Task brief
Please write out the material that follows, exactly as it stands.

Recorded information
** Start **

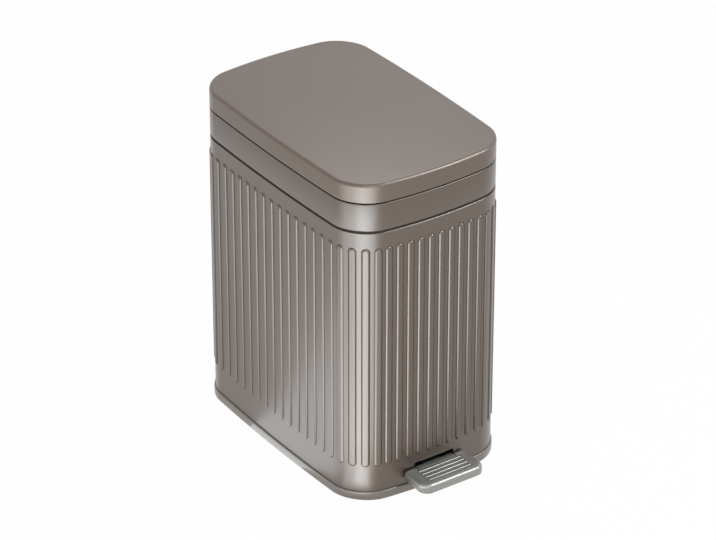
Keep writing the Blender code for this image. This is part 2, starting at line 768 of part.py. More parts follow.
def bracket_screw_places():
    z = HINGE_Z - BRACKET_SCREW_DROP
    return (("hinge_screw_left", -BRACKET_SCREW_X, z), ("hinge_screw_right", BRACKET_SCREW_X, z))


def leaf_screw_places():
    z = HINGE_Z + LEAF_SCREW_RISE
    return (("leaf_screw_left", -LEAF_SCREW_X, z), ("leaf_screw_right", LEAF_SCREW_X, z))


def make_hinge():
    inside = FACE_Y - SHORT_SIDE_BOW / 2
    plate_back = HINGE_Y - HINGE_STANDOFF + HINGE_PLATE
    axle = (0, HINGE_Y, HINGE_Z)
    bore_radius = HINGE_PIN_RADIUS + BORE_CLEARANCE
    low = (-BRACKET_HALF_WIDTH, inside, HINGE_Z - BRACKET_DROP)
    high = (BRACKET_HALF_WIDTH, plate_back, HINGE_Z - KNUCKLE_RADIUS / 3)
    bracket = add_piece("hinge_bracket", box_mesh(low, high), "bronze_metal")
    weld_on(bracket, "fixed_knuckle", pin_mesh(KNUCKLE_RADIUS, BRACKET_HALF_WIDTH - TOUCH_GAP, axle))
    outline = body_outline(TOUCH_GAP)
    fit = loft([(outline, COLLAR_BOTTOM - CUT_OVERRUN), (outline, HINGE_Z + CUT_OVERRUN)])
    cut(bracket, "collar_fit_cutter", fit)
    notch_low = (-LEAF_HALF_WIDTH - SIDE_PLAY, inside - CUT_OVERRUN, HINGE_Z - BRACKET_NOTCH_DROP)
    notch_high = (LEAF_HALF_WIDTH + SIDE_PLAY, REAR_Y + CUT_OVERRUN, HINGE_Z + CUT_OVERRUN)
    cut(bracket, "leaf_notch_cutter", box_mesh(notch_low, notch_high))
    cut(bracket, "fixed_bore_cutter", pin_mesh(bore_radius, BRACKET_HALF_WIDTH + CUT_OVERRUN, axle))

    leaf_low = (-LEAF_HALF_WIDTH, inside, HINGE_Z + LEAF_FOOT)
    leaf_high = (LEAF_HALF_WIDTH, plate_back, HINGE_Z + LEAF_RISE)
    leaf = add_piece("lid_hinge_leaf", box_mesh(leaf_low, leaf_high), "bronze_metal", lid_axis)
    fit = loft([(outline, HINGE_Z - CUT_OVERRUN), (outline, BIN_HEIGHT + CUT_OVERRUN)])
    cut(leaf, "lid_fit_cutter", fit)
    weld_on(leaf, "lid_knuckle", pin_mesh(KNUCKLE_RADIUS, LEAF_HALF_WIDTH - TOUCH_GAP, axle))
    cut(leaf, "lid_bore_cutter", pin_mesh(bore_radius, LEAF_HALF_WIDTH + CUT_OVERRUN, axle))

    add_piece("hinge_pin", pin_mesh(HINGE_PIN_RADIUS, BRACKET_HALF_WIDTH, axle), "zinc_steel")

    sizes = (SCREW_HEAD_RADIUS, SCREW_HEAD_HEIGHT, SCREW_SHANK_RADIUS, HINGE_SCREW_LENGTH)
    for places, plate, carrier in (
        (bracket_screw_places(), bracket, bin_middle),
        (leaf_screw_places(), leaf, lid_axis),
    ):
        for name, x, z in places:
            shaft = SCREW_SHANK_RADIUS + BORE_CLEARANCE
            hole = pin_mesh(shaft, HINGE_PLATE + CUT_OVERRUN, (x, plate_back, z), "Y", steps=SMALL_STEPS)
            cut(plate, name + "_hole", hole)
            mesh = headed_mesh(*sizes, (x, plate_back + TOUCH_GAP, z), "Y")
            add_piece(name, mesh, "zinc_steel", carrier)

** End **

Exercise solution
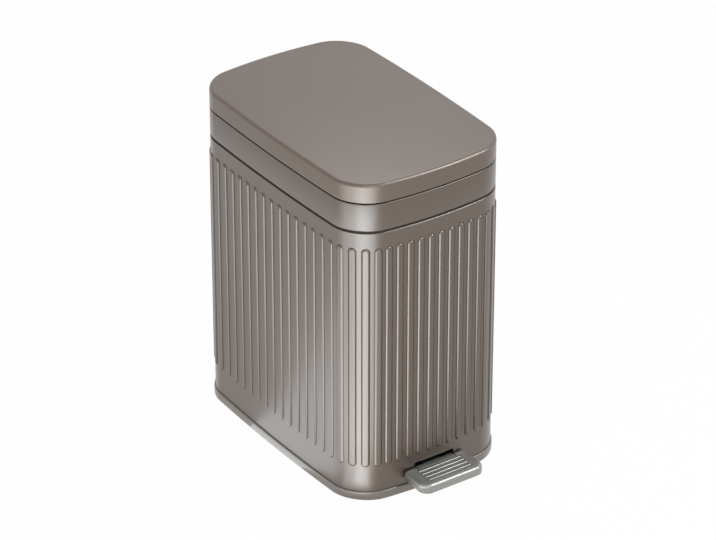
Keep writing the Blender code for this image. This is part 2, starting at line 768 of part.py. More parts follow.
def bracket_screw_places():
    z = HINGE_Z - BRACKET_SCREW_DROP
    return (("hinge_screw_left", -BRACKET_SCREW_X, z), ("hinge_screw_right", BRACKET_SCREW_X, z))


def leaf_screw_places():
    z = HINGE_Z + LEAF_SCREW_RISE
    return (("leaf_screw_left", -LEAF_SCREW_X, z), ("leaf_screw_right", LEAF_SCREW_X, z))


def make_hinge():
    inside = FACE_Y - SHORT_SIDE_BOW / 2
    plate_back = HINGE_Y - HINGE_STANDOFF + HINGE_PLATE
    axle = (0, HINGE_Y, HINGE_Z)
    bore_radius = HINGE_PIN_RADIUS + BORE_CLEARANCE
    low = (-BRACKET_HALF_WIDTH, inside, HINGE_Z - BRACKET_DROP)
    high = (BRACKET_HALF_WIDTH, plate_back, HINGE_Z - KNUCKLE_RADIUS / 3)
    bracket = add_piece("hinge_bracket", box_mesh(low, high), "bronze_metal")
    weld_on(bracket, "fixed_knuckle", pin_mesh(KNUCKLE_RADIUS, BRACKET_HALF_WIDTH - TOUCH_GAP, axle))
    outline = body_outline(TOUCH_GAP)
    fit = loft([(outline, COLLAR_BOTTOM - CUT_OVERRUN), (outline, HINGE_Z + CUT_OVERRUN)])
    cut(bracket, "collar_fit_cutter", fit)
    notch_low = (-LEAF_HALF_WIDTH - SIDE_PLAY, inside - CUT_OVERRUN, HINGE_Z - BRACKET_NOTCH_DROP)
    notch_high = (LEAF_HALF_WIDTH + SIDE_PLAY, REAR_Y + CUT_OVERRUN, HINGE_Z + CUT_OVERRUN)
    cut(bracket, "leaf_notch_cutter", box_mesh(notch_low, notch_high))
    cut(bracket, "fixed_bore_cutter", pin_mesh(bore_radius, BRACKET_HALF_WIDTH + CUT_OVERRUN, axle))

    leaf_low = (-LEAF_HALF_WIDTH, inside, HINGE_Z + LEAF_FOOT)
    leaf_high = (LEAF_HALF_WIDTH, plate_back, HINGE_Z + LEAF_RISE)
    leaf = add_piece("lid_hinge_leaf", box_mesh(leaf_low, leaf_high), "bronze_metal", lid_axis)
    fit = loft([(outline, HINGE_Z - CUT_OVERRUN), (outline, BIN_HEIGHT + CUT_OVERRUN)])
    cut(leaf, "lid_fit_cutter", fit)
    weld_on(leaf, "lid_knuckle", pin_mesh(KNUCKLE_RADIUS, LEAF_HALF_WIDTH - TOUCH_GAP, axle))
    cut(leaf, "lid_bore_cutter", pin_mesh(bore_radius, LEAF_HALF_WIDTH + CUT_OVERRUN, axle))

    add_piece("hinge_pin", pin_mesh(HINGE_PIN_RADIUS, BRACKET_HALF_WIDTH, axle), "zinc_steel")

    sizes = (SCREW_HEAD_RADIUS, SCREW_HEAD_HEIGHT, SCREW_SHANK_RADIUS, HINGE_SCREW_LENGTH)
    for places, plate, carrier in (
        (bracket_screw_places(), bracket, bin_middle),
        (leaf_screw_places(), leaf, lid_axis),
    ):
        for name, x, z in places:
            shaft = SCREW_SHANK_RADIUS + BORE_CLEARANCE
            hole = pin_mesh(shaft, HINGE_PLATE + CUT_OVERRUN, (x, plate_back, z), "Y", steps=SMALL_STEPS)
            cut(plate, name + "_hole", hole)
            mesh = headed_mesh(*sizes, (x, plate_back + TOUCH_GAP, z), "Y")
            add_piece(name, mesh, "zinc_steel", carrier)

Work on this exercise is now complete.